**Your objective**:
Go from the first line to the line with "roots: the places." and return those lines verbatim, ends included.

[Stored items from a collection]
★ ★ ★ ★

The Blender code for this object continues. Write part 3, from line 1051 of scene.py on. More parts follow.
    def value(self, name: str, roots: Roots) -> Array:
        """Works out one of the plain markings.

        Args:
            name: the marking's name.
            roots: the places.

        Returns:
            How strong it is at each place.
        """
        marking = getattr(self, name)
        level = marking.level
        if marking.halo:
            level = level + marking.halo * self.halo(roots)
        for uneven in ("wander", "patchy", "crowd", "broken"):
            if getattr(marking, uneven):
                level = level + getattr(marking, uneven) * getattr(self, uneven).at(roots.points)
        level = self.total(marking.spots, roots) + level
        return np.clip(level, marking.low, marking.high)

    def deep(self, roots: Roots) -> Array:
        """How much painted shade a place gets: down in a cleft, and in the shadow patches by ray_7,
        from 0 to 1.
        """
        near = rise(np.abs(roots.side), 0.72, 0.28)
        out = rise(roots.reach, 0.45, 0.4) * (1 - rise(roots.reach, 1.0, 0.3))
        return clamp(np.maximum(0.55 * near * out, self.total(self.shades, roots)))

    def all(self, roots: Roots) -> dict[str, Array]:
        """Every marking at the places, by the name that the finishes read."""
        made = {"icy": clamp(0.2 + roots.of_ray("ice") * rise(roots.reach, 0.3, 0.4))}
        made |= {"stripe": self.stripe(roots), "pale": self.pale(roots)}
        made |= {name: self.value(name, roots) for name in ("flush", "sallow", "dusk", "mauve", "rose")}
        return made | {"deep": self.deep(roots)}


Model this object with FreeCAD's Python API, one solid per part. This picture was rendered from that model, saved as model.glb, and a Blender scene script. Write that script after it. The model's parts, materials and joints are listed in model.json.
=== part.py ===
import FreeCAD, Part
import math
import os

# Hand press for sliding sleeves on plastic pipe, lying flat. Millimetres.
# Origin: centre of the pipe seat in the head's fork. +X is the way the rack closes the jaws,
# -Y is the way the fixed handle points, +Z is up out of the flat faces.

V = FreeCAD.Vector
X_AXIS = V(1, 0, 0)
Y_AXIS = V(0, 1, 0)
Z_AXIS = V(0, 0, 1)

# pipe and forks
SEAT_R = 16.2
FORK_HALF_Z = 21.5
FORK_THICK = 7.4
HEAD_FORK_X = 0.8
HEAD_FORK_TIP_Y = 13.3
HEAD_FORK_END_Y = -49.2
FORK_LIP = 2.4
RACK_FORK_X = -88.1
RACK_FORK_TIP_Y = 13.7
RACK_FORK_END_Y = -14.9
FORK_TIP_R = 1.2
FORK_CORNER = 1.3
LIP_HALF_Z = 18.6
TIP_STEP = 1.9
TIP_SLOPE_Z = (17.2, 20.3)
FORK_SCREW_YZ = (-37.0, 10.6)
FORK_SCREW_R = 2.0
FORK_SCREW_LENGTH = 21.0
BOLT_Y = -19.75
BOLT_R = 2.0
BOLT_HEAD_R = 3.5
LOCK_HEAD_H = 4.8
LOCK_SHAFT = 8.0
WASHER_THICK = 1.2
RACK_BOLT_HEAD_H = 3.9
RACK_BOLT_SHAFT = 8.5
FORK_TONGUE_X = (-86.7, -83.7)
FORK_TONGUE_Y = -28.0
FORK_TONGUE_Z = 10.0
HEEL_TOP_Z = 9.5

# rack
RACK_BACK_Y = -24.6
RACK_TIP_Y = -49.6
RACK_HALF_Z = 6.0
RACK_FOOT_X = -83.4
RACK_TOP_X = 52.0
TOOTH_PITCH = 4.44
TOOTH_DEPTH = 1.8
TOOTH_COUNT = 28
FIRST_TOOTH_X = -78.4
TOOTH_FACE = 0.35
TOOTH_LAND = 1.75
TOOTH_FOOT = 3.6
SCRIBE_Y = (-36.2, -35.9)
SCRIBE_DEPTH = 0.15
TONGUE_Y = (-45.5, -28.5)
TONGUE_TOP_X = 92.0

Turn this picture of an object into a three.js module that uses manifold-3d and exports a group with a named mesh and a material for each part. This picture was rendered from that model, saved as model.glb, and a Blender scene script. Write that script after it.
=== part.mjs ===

★ ★ ★ ★

**The completed task**:
The Blender code for this object continues. Write part 3, from line 1051 of scene.py on. More parts follow.
    def value(self, name: str, roots: Roots) -> Array:
        """Works out one of the plain markings.

        Args:
            name: the marking's name.
            roots: the places.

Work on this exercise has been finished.